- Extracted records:

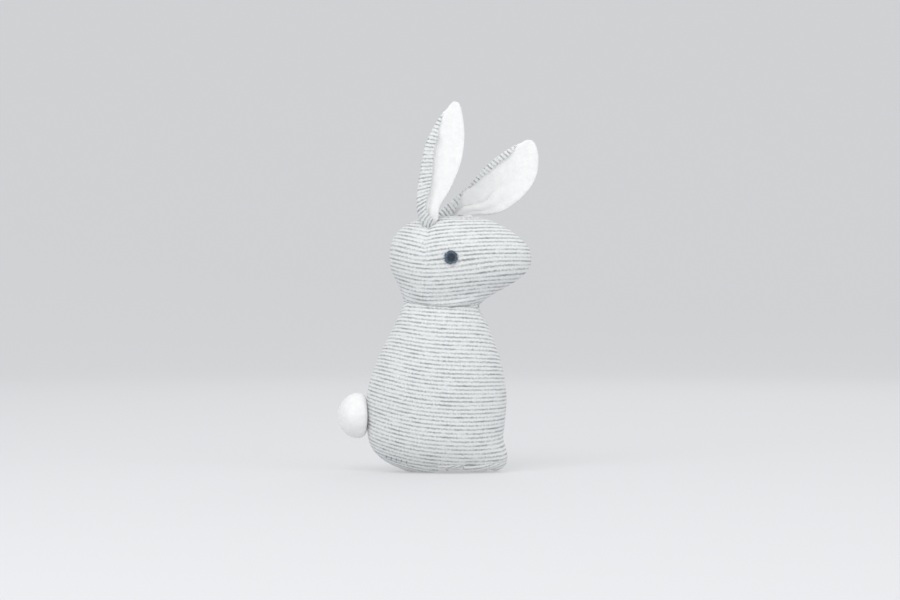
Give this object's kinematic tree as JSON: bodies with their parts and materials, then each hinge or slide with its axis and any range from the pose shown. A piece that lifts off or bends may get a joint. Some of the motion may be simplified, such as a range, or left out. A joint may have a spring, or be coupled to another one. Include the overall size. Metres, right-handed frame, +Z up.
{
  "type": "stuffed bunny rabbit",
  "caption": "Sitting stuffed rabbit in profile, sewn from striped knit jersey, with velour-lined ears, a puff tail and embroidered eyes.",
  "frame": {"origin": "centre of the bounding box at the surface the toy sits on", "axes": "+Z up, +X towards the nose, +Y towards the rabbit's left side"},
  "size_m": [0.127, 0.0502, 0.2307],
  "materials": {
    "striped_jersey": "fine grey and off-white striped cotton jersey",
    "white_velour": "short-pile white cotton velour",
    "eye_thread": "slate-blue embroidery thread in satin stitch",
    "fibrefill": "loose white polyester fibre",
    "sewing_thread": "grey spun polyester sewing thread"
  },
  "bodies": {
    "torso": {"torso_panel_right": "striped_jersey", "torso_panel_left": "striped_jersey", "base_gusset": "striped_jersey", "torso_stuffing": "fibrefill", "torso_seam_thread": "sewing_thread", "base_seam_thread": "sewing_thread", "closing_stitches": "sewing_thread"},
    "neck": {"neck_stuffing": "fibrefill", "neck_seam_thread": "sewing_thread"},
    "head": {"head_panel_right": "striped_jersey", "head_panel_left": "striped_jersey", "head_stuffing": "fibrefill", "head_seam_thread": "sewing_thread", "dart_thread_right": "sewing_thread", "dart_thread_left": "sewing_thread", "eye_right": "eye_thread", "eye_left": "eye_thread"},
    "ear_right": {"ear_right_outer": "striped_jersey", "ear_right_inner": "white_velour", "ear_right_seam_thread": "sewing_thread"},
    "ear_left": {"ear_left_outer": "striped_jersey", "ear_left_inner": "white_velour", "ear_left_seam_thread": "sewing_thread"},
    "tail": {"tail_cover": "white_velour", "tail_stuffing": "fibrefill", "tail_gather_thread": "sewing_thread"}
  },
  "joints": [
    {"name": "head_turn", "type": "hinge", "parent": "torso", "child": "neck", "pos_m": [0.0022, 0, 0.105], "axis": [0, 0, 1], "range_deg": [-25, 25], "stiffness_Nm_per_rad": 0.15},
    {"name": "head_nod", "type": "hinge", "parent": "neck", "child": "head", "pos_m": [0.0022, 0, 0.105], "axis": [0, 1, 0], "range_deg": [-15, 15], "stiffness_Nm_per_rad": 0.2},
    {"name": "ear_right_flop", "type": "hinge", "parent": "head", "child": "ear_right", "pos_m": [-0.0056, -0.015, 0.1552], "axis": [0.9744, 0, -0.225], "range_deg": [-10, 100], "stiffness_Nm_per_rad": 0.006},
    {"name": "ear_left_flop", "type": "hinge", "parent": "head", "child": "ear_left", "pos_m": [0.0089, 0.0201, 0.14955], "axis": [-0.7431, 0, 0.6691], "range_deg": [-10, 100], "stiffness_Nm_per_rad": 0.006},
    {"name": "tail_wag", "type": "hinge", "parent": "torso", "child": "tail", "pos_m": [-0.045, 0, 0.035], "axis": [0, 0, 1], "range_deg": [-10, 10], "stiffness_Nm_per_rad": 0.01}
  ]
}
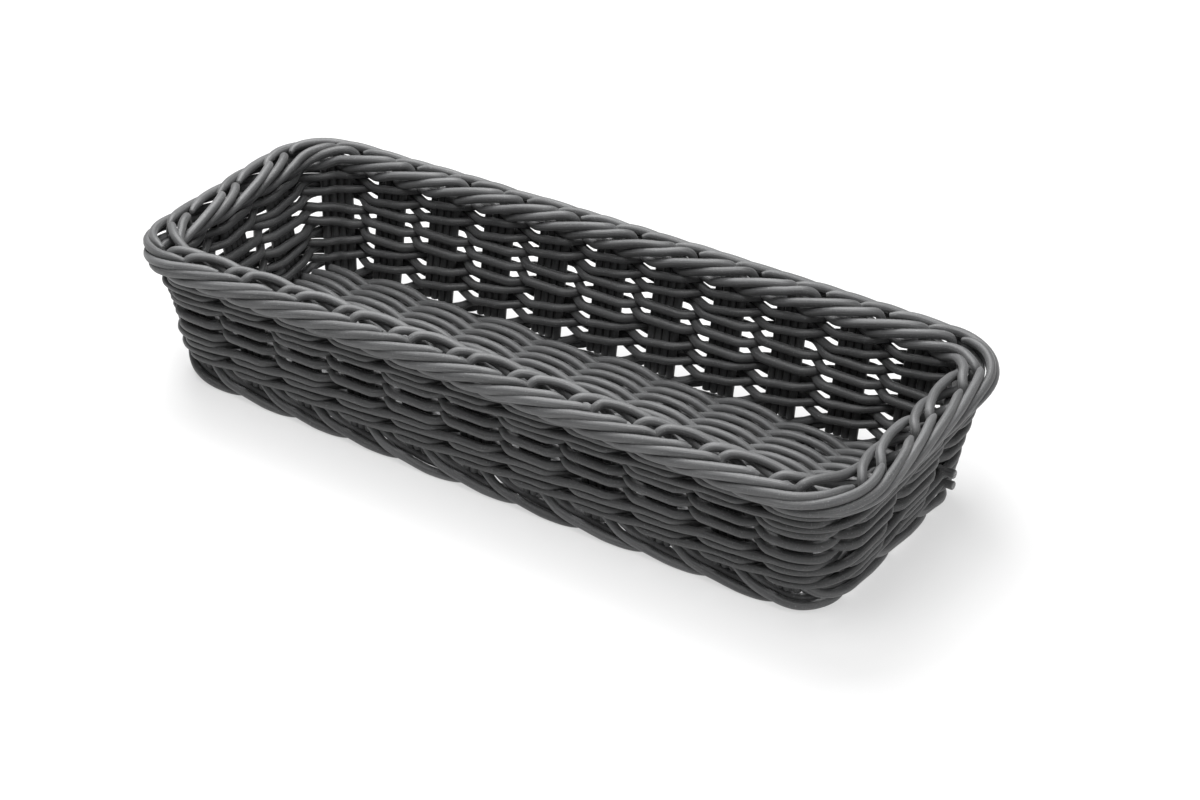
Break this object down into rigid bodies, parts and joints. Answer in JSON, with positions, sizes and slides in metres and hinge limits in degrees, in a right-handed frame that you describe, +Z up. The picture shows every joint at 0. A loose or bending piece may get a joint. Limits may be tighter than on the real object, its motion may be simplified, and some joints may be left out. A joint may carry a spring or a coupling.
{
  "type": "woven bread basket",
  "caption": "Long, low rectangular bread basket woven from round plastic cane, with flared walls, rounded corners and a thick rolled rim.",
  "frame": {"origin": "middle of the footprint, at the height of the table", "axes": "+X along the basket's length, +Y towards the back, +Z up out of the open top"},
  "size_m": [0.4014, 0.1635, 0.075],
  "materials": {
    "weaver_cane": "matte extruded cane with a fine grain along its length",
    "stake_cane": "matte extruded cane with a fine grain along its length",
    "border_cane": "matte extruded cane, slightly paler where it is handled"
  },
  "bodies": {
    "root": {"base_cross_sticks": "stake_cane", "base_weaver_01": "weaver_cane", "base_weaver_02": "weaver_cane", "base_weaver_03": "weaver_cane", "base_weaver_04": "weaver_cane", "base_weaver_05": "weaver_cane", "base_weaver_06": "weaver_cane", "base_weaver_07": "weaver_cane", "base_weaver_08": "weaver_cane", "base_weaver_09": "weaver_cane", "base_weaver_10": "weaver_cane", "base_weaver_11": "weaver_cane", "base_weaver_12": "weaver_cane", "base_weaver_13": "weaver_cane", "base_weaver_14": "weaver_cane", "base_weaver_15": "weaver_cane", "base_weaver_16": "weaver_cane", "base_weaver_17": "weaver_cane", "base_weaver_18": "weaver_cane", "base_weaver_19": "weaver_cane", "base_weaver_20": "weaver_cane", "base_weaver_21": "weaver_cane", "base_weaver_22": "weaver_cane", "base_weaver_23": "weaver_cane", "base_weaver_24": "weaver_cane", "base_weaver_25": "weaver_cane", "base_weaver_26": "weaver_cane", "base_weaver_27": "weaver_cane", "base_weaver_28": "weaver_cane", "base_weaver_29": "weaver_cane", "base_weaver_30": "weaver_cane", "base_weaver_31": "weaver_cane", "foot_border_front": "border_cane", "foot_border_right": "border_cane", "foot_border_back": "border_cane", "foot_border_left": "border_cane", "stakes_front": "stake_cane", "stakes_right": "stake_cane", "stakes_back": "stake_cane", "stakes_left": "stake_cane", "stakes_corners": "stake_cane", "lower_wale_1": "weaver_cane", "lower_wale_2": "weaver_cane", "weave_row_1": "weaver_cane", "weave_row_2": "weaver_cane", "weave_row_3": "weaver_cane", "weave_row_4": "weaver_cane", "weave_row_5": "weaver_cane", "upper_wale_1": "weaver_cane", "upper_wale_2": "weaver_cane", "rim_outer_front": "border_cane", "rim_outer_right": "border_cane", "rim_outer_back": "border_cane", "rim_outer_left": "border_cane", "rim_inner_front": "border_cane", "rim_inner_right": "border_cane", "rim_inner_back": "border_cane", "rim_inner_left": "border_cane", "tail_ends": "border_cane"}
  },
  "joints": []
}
---
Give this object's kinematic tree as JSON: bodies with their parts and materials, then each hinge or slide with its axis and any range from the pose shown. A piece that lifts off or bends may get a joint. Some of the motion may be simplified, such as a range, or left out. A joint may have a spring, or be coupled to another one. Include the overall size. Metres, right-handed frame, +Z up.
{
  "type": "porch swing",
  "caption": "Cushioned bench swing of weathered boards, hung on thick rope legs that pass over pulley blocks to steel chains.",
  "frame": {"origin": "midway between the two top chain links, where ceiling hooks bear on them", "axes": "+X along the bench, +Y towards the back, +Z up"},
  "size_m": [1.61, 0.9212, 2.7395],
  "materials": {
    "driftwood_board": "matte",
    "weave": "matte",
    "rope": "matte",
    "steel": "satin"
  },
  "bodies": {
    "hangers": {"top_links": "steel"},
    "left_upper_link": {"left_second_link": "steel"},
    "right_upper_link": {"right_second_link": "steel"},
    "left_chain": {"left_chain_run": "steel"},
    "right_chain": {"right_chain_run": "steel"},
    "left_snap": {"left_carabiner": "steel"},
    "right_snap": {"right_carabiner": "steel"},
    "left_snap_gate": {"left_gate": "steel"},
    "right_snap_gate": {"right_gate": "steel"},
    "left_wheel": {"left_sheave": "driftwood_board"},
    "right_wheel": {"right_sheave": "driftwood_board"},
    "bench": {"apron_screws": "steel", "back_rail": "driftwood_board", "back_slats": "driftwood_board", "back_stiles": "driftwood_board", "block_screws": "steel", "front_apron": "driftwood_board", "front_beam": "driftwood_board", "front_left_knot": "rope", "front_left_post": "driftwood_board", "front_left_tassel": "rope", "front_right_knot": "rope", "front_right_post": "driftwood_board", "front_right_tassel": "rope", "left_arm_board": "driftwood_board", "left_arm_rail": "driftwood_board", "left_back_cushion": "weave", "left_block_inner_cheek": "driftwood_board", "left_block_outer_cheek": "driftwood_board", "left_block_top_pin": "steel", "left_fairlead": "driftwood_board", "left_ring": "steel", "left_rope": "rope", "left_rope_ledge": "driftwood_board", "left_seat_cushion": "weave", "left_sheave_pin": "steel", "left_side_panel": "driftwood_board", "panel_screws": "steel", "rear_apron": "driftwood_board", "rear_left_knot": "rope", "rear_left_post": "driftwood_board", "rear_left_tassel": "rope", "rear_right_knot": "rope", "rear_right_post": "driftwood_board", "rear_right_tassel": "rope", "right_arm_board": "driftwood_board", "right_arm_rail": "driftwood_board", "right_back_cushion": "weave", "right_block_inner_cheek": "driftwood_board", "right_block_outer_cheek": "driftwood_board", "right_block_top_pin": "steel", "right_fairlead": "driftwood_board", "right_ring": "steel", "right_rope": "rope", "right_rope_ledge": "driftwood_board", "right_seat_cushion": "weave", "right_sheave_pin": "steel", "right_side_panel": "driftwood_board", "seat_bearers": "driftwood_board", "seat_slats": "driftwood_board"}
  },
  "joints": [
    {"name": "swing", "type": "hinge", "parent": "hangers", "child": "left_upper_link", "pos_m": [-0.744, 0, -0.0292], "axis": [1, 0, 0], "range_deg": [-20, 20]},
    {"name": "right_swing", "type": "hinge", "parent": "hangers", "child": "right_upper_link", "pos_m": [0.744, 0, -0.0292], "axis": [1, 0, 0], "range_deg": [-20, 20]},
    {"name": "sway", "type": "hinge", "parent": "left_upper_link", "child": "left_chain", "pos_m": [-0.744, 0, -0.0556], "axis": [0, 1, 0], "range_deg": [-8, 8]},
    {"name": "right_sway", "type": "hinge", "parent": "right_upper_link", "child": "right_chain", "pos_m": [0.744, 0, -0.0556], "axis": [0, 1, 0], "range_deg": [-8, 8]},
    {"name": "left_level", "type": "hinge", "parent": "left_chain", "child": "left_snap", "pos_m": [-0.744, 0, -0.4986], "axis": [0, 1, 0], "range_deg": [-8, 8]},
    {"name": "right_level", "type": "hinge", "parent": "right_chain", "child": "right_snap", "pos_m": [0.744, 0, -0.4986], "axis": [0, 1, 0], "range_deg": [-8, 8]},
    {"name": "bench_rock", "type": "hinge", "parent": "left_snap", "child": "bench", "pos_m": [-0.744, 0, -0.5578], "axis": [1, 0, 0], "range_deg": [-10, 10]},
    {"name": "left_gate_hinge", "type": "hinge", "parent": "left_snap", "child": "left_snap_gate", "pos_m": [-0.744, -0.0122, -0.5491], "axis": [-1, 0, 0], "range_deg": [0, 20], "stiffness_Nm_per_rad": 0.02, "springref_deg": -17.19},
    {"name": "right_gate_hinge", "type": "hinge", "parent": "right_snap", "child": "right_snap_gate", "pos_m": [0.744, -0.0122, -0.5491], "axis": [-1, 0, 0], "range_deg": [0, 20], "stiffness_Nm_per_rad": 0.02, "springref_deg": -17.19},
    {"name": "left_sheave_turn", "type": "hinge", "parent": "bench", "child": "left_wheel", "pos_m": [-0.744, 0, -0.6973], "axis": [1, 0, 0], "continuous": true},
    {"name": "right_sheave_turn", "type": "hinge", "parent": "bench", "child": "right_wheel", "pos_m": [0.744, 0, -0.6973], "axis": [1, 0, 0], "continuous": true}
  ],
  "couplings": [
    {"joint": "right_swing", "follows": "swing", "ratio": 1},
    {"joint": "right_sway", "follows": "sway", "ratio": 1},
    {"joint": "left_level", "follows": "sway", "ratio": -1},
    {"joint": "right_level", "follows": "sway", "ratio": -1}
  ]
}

- Written problem: Locate all lines in the listing above with the word "that" and copy them.

- Answer below:
Give this object's kinematic tree as JSON: bodies with their parts and materials, then each hinge or slide with its axis and any range from the pose shown. A piece that lifts off or bends may get a joint. Some of the motion may be simplified, such as a range, or left out. A joint may have a spring, or be coupled to another one. Include the overall size. Metres, right-handed frame, +Z up.
Break this object down into rigid bodies, parts and joints. Answer in JSON, with positions, sizes and slides in metres and hinge limits in degrees, in a right-handed frame that you describe, +Z up. The picture shows every joint at 0. A loose or bending piece may get a joint. Limits may be tighter than on the real object, its motion may be simplified, and some joints may be left out. A joint may carry a spring or a coupling.
Give this object's kinematic tree as JSON: bodies with their parts and materials, then each hinge or slide with its axis and any range from the pose shown. A piece that lifts off or bends may get a joint. Some of the motion may be simplified, such as a range, or left out. A joint may have a spring, or be coupled to another one. Include the overall size. Metres, right-handed frame, +Z up.
  "caption": "Cushioned bench swing of weathered boards, hung on thick rope legs that pass over pulley blocks to steel chains.",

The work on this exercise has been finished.